Ce n’est pas encore une révolution. Mais c’est un début. Et comme en 2013, le régime espère étouffer dans l’œuf ce sursaut. Il a encore des alliés : une opposition légaliste qui croit encore aux tribunaux, aux bulletins de vote, à l’ordre constitutionnel. Une bourgeoisie apeurée, obsédée par la stabilité. Une extrême droite qui brandit le drapeau pendant que les jeunes crient liberté. Et un Occident qui ferme les yeux, trop occupé à signer des contrats d’armement ou à empêcher les réfugiés de traverser les frontières.

Mais la jeunesse turque, elle, ne veut plus attendre. Elle n’en peut plus d’attendre. Elle ne veut plus des promesses électorales, elle veut vivre. Elle veut respirer. Et elle sait que ça ne passera pas par un changement de Premier ministre ou par une énième réforme constitutionnelle. Ça passera par la rue. Par l’organisation. Par la désobéissance. Par la rupture. Par l’explosion.

Aujourd’hui, ce qui se joue en Turquie, ce n’est pas seulement une crise politique. C’est un affrontement entre deux mondes. Celui d’un régime qui ne tient plus que par la peur et la matraque. Et celui d’une jeunesse qui, pour la première fois, ose tout remettre en cause. Le pouvoir, la police, les normes, les dogmes, l’État. Cette jeunesse-là, c’est elle le vrai moteur du changement. Et elle le sait.

Alors oui, elle manque encore d’ancrage.

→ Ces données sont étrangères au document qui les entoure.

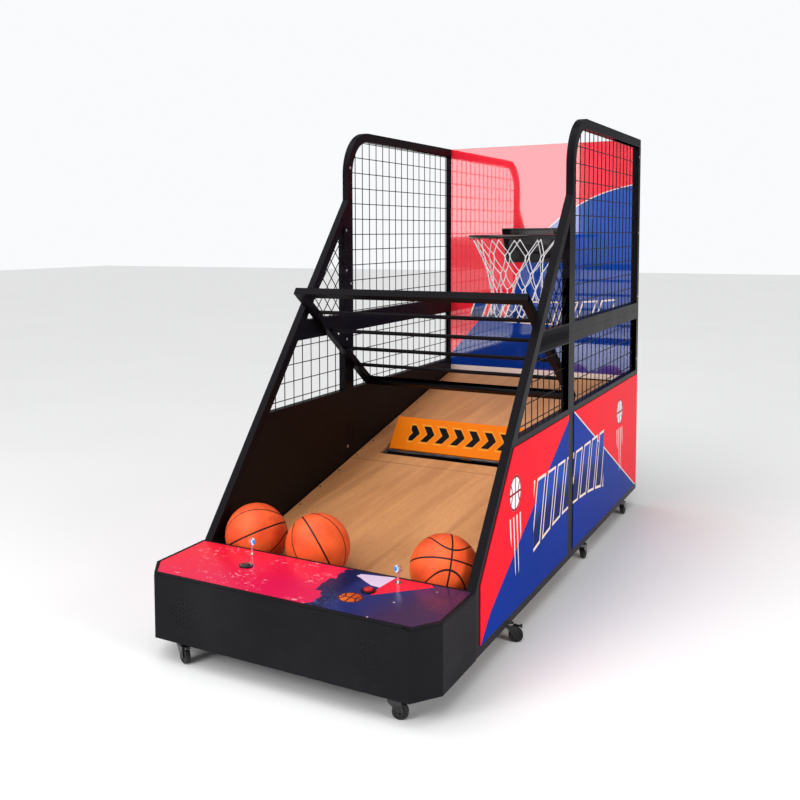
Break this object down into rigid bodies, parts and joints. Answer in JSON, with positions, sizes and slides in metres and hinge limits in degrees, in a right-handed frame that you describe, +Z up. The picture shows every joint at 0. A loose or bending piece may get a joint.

Elle manque encore de relais. Mais elle n’a pas besoin de chefs. Elle n’a pas besoin de partis. Elle n’a pas besoin d’être encadrée. Ce qu’elle fait, elle le fait seule, ensemble. En auto-organisation. En horizontalité. Et c’est ça, sa plus grande force.

La suite est incertaine. Mais une chose est sûre : le pouvoir n’a pas fini d’avoir peur. Et dans cette peur, c’est peut-être bien la chute qui a commencé.